Jamey’s Bullies Celebrate His Death
September 28th, 2011
The parents of Jamey Rodemeyer, the Buffalo-area teen who killed himself following constant bullying, told NBC’s Today that the bullying is still going on even after his death. This time, they’re being directed toward Jamey’s sister:
The parents of 14-year-old Jamey Rodemeyer, who was found dead at their home on Sept. 18, indicated in an exclusive interview with TODAY’s Ann Curry on Tuesday that their daughter endured further taunts at a school function immediately after Jamey’s wake. At a homecoming dance she attended shortly after her brother’s death, a potentially poignant moment turned ugly after a song by Lady Gaga, Jamey’s favorite artist, who recently dedicated a song at a concert in his memory.

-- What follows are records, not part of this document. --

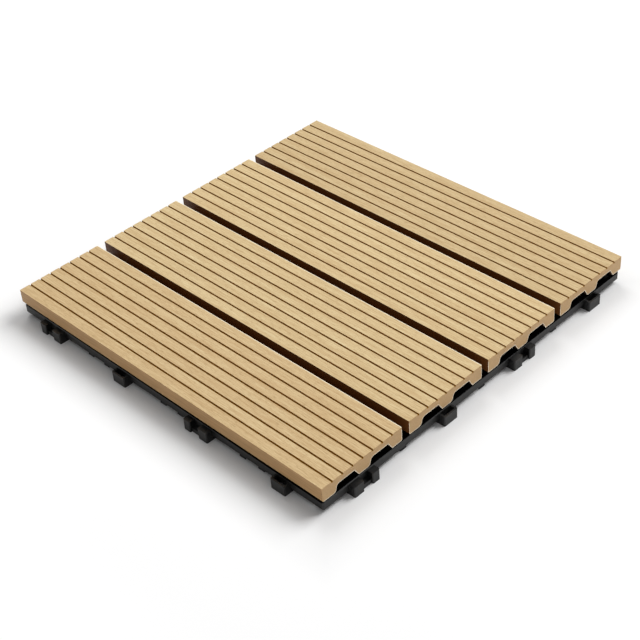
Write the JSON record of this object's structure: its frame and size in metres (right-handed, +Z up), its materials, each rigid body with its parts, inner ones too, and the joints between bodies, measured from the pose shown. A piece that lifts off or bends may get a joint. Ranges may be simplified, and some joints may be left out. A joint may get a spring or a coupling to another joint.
{
  "type": "interlocking deck tile",
  "caption": "Square floor tile of parallel grooved composite slats screwed to a moulded open grid base, with clips and loops along all sides that link it to its neighbours.",
  "frame": {"origin": "centre of the tile on the ground plane under its feet", "axes": "+X along the slats, +Y across the slats, +Z up to the walking surface"},
  "size_m": [0.3084, 0.3084, 0.0224],
  "materials": {
    "base_plastic": "injection-moulded polypropylene, near black, satin",
    "slat_composite": "extruded wood-plastic composite, light teak brown, grooved and brushed",
    "screw_steel": "zinc-plated steel"
  },
  "bodies": {
    "root": {"base_grid": "base_plastic", "slat_1": "slat_composite", "slat_2": "slat_composite", "slat_3": "slat_composite", "slat_4": "slat_composite", "slat_screws": "screw_steel"}
  },
  "joints": []
}
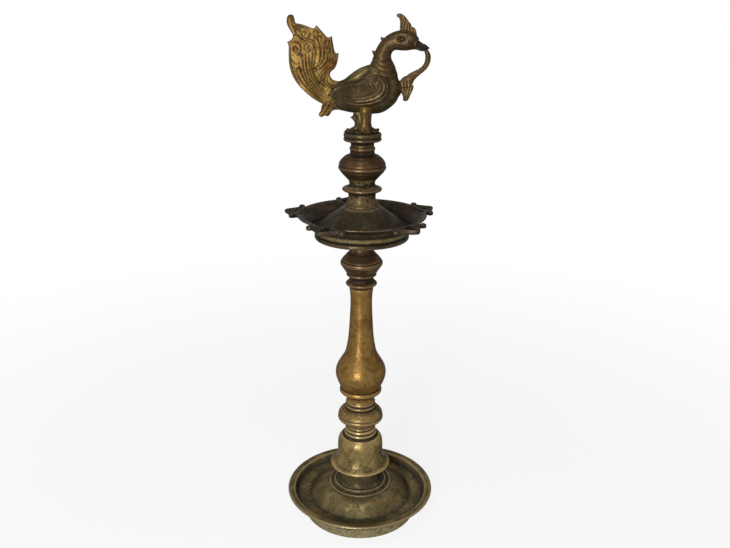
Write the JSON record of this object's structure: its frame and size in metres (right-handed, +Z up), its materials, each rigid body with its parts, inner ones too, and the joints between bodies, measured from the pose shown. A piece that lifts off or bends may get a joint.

“She was having a great time, and all of a sudden a Lady Gaga song came on, and they all started chanting for Jamey, all of his friends,” Jamey’s mother, Tracy, told Curry. “Then the bullies that put him into this situation started chanting, ‘You’re better off dead!’ and ‘We’re glad you’re dead!’ and things like that.
“My daughter came home all upset. It was supposed to be a time for her to grieve and have fun with her friends, and it turned into bullying even after he’s gone.”
“I can’t grasp it in my mind,” said Tim Rodemeyer, Jamey’s father. ” I don’t know why anyone would do that. They have no heart, that’s basically what it comes down to.”
Jamey’s parents said that he often spoke openly about the bullying at Heim Middle School, but he became more withdrawn at the start of his freshman year in high school. His parents discovered an online post after his death, reading, “I always say how bullied I am, but no one listens. What do I have to do so that people will listen to me?”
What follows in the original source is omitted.